然而,民法上人格立法从来没有体现为一种理念的落后,或者说从思想观念上讲,民法在历史上从来没有专重财产而轻视人格。毋宁说,其法律形式上的简单,乃是独特理念作用的结果。归纳起来,民法历史上的财产理念乃是经济实用主义(罗马法时期)或经济自由主义(近现代);民法历史上的人格理念则是自然保护主义(罗马法时期)或人格先在论(近现代)。关于财产的独特理念导致了财产法向权利机制的汹涌发展,关于人格的独特理念却使得人格立法缺少权利化的动力。在人类民法学说史上,关乎人格问题时,从来都是理念上高度重视,但是这种高度重视在效果上却导致人格权利化束之高阁!

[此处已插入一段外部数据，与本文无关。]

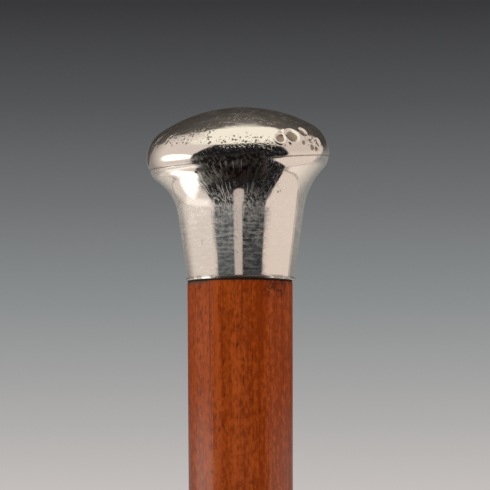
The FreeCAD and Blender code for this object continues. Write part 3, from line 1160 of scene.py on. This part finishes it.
def addSeamShade(axes, look, parts):  # painted shade along the seam's crease, with some dirt, and a painted dark reflection in a ragged patch at the front of the seam
    x, y, z = axes
    seam = fromSeam(x, y, z)
    blotch = parts["blotch"]
    # the crease darkens as painted shade, with some real dirt in it
    parts["crease"] = abs(seam).ease(*silver["crease"]) * (blotch * silver["creaseShadeBlotch"]).least(1)
    # a ragged patch of painted dark reflection at the front of the seam
    p = look["paintedDarkPatch"]
    soot = (abs(x - p["middle"] * mm) / mm + blotch * p["ragged"]).ease(*p["across"])
    soot = soot * (seam + blotch * p["raggedUp"]).ease(*p["up"])
    parts["soot"] = soot * y.ease(*inMetres(silver["front"]))
    return seam


def finishSilver(graph, look, parts, colour, scatter):  # scratches scatter part of the light
    s = silver
    # grime in pits and marks, darkening at the lip, and painted shade in the seam's crease darken the
    # silver
    colour = graph.blend(strongest(parts, look["grimyAndShaded"]), colour, s["grimeAndShade"])
    # the painted dark reflection at the front of the seam, lighter where scratches cross it
    paintedDarkTone = graph.blend(strongest(parts, look["paintedDarkLifted"]), s["soot"], s["colour"])
    colour = graph.blend(parts["soot"], colour, paintedDarkTone)
    dress(graph, look, parts, Base_Color=colour, Metallic=1 - scatter)


def makeCrownSilver():
    material, graph, place = newMaterial("worn_silver_crown")
    s, w = silver, crownWear
    f = w["fades"]
    axes = x, y, z = graph.apart(place)
    tarnish = graph.painted("tarnish")
    pitted = graph.painted("pits")
    blotch = graph.grain(place, *w["blotch"])
    strokes = []
    for (a, b), (c, d), upright, shift, fade in w["strokes"]:
        skewed = graph.vector(x * a + y * b, x * c + y * d, z * upright + shift)
        strokes.append(graph.grain(skewed, 1.0, w["strokesDetail"]).ease(*fade))
    dome = z.ease(*((rimHeight + up) * mm for up in w["domeFrom"]))
    strokes = strokes[0].most(strokes[1]) * dome.atLeast(w["strokesLeast"])
    # small pits, crowded along the shoulder
    pits = []
    for scale, fade, gather, crowd, share in w["pits"]:
        crowded = (pitted + blotch * gather - gather / 2).ease(*crowd)
        pits.append(graph.cells(place, scale).ease(*fade) * crowded * share)
    d = w["dirt"]
    dirt = (tarnish * d["gain"] + blotch - d["loss"]).ease(*d["fade"]) * tarnish.ease(*d["edge"])
    scuff = graph.drawn(axes, *w["scuff"]).ease(*f["scuff"])
    parts = {
        "blotch": blotch, "strokes": strokes,
        "dulled": dome * graph.grain(place, *w["dull"]).ease(*f["dull"]), "pitted": pitted,
        "pits": pits[0].most(pits[1]), "dirt": dirt, "scuff": scuff,
        "freckles": pitted * blotch.ease(*f["freckles"]), "coarse": blotch * pitted,
    }
    seam = addSeamShade(axes, w, parts)
    stain = graph.blend(x.ease(*inMetres(f["grimyLeft"])), s["tarnish"], s["grimeAndShade"])
    colour = graph.blend(dirt * d["share"], s["colour"], stain)
    # scratches scatter no light inside the painted dark reflection
    scuffed = scuff * seam.ease(*f["scuffUp"]) * w["scuffScatter"] * (1 - parts["soot"])
    scatter = weighed(parts, w["scatter"]).most(scuffed)
    finishSilver(graph, w, parts, colour, scatter)
    return material


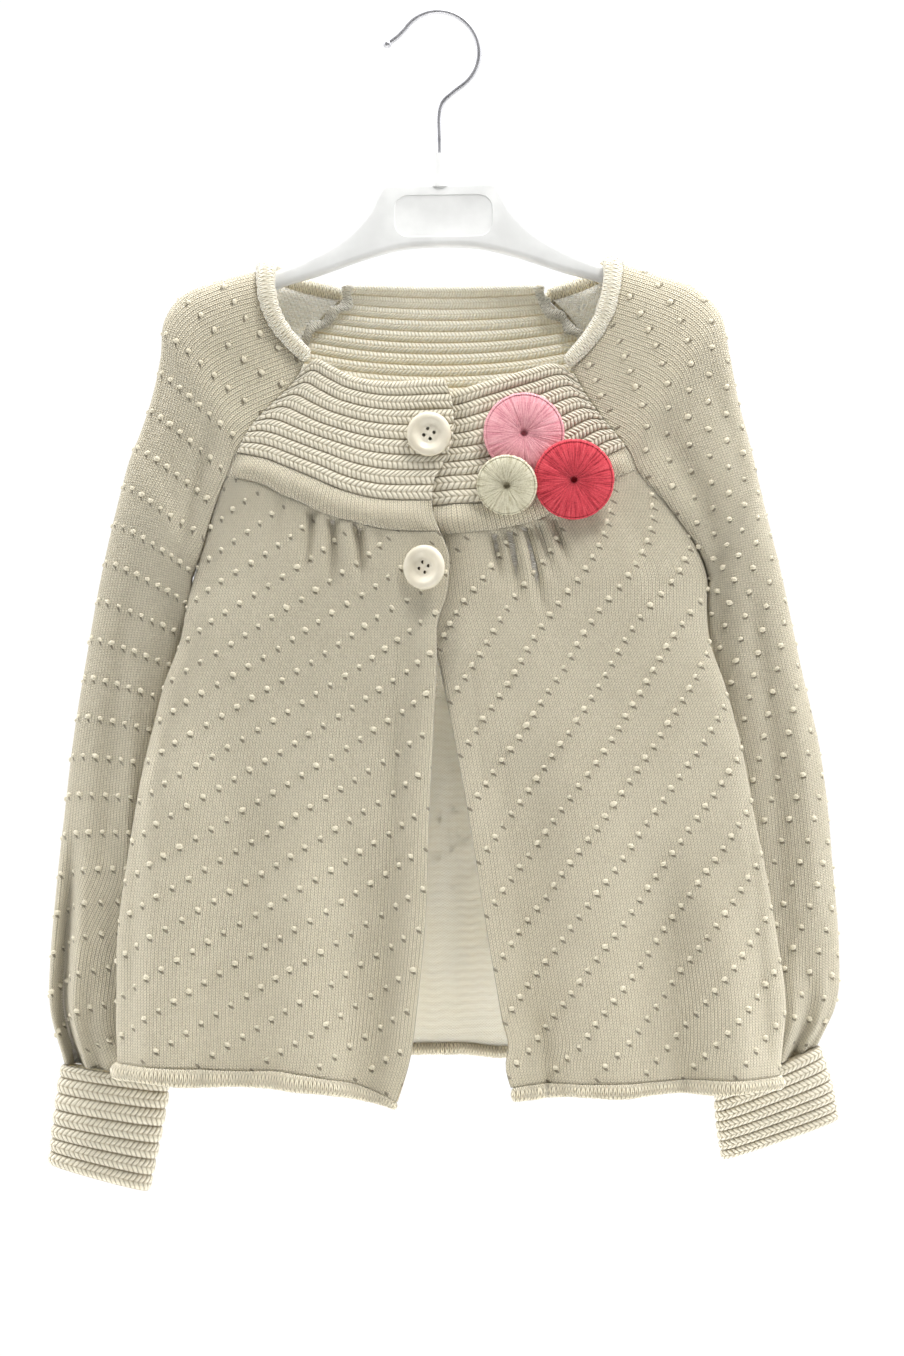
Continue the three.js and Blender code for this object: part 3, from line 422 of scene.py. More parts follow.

罗马法早期,人格问题和财产问题一样,呈现一种由人类早期自然主义法律思维指导的简单规则形态,即主要体现为一套简单诉权机制规则,无论是对人之诉还是对物之诉,早期法是在应对“私犯”意识下自然形成的,是一种私法保护法的特点。但是不久就发生了分离。人格领域,由于人格关系依旧简单、冲突形态清晰,仍然体现为简单的相互尊重、不犯他人的需求,只需在消极面调整即可维持,人格法因此继续维持自然主义保护规则特点;财产领域,现实生活中人际关系很快复杂化起来,经济功利主义脱颖而出,“人为财死,鸟为食亡”,随着生产、生活方式的进步,现实生活中的财产调整的矛盾不断凸显,人们对于财富的追求和合理分配要求也不断增长,这就对于财产规则提出了更复杂的要求,既要在消极面更细化保护规定,更应该在积极面建立一套严密的确权调整关系———人们不满于事后的冲突解决,而是不断地提出各种事先调整的要求,于是有关财产权及其体系的概念与规则产生了。从对物之诉中追溯产生了所有权等对物权,从对人之诉中追溯产生了对人权或债权,从所有权到债权,一个以旨在积极调整为特点的财产法体系开始发展起来。